Information regarding the locations and availability of space for Section 601 minors shall be obtained in the South County by calling the Santa Barbara Juvenile Hall, 967-1264, and in the North County by calling the Santa Maria Juvenile Hall 934-6270.

(b) [Sec. 602 W&I Code Minors] Minors taken into temporary custody as persons described by the provisions of Section 602 of the Welfare and Institutions Code shall be delivered to and initially detained at the Santa Barbara Juvenile Hall located at 4500 Hollister Avenue, in those instances wherein the minor has been taken into temporary custody within the geographical limits of the South County portion of Santa Barbara County.

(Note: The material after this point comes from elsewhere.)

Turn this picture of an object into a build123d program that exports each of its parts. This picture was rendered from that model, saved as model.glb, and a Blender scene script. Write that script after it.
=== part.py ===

Minors taken into temporary custody as persons described by the provisions of Section 602 of the Welfare and Institutions Code shall be delivered to and initially detained at the Santa Maria Juvenile Hall located at 812 B West Foster Road, in those instances wherein the minor has been taken into temporary custody within the geographical limits of the North County of Santa Barbara County.
(Adopted, eff. 07-01-98)

2003 TRANSPORTATION AND DELIVERY OF MINORS

Minors taken into custody for detaining at the above-named facilities shall be transported by the law enforcement agency which has taken the minor into custody; provided, however, that in instances of bona fide emergency or in instances where a Probation Officer or a Protective Service Worker has volunteered to accept responsibility for transportation of the minor, the law enforcement agency shall be deemed relieved of said transportation responsibility. The law enforcement agency shall still be responsible to provide the Juvenile Admission Record as set forth in Rule 2004, below.
(Adopted, eff. 07-01-98)

2004 INFORMATION TO BE PROVIDED AT TIME OF DELIVERY

On each occasion that a minor is delivered to any of the above-named facilities, a Juvenile Admission Record form, as provided by the Santa Barbara County Probation Department, shall either accompany the minor or be completed at the time of transfer of custody. The information for the Juvenile Admission Record form shall be provided by a law enforcement officer having knowledge as to the facts subjecting the minor to Juvenile Court jurisdiction, the facts of the apprehension and temporary custody of the minor, and, if continued detention is recommended by the law enforcement agency, the basis of such recommendation. The Juvenile Admission record form is to be left with the Juvenile Hall Receiving Officer or the operator of either the shelter care home or non-secure facility as is appropriate.
(Adopted, eff. 07-01-98)

2005 PROBATION DEPARTMENT DETENTION / RELEASE DECISIONS

The Probation Department shall insure, at both Santa Maria and Santa Barbara Juvenile Halls, that a person authorized to make the following release/detention decisions for minors received by the Probation Department is on duty 24 hours a day, seven days a week. The criteria specified by the Welfare and Institutions Code shall be the standard used by said authorized person in making detention and release determinations, including but not limited to the following:

  1. (a) Designate placement of alleged Section 601 minors at a non-secure detention facility in response to inquiries by law enforcement agencies.
  2. (b) Release minors taken into temporary custody to a parent, guardian or responsible relative.
  3. (c) Arrange placement in a non-secure facility for alleged Section 602 minors who do not need 24 hour secure detention but who fall within the conditions of Paragraphs (1) (2) (3) or (4) (DI: Section 628, Welfare and Institutions Code.
  4. (d) Release to a parent, guardian or responsible adult appropriate alleged 602 minors who do not need twenty-four hour secure detention and who do not fall within the conditions of Paragraphs (1)(2)(3) or (4) of Section 628, Welfare and Institutions Code. Such release shall be on Home Supervision under terms and conditions agreed to in writing by said minor)
  5. (e) Detain in secure detention alleged Section 602 minors who meet criteria of Section 628, Welfare and Institutions Code.

(Adopted 07-01-98)

2006 RESERVED

2007 FILING OF JUVENILE PETITIONS

(a) [Filing Locations] The filing of all Juvenile petitions and transfer-ins are to be made at the Clerk of Superior Court office located at 4500 Hollister Avenue, Santa Barbara for the South County filings, and at the Juvenile Court facility at 812-B West Foster Road, Santa Maria, for North County filings.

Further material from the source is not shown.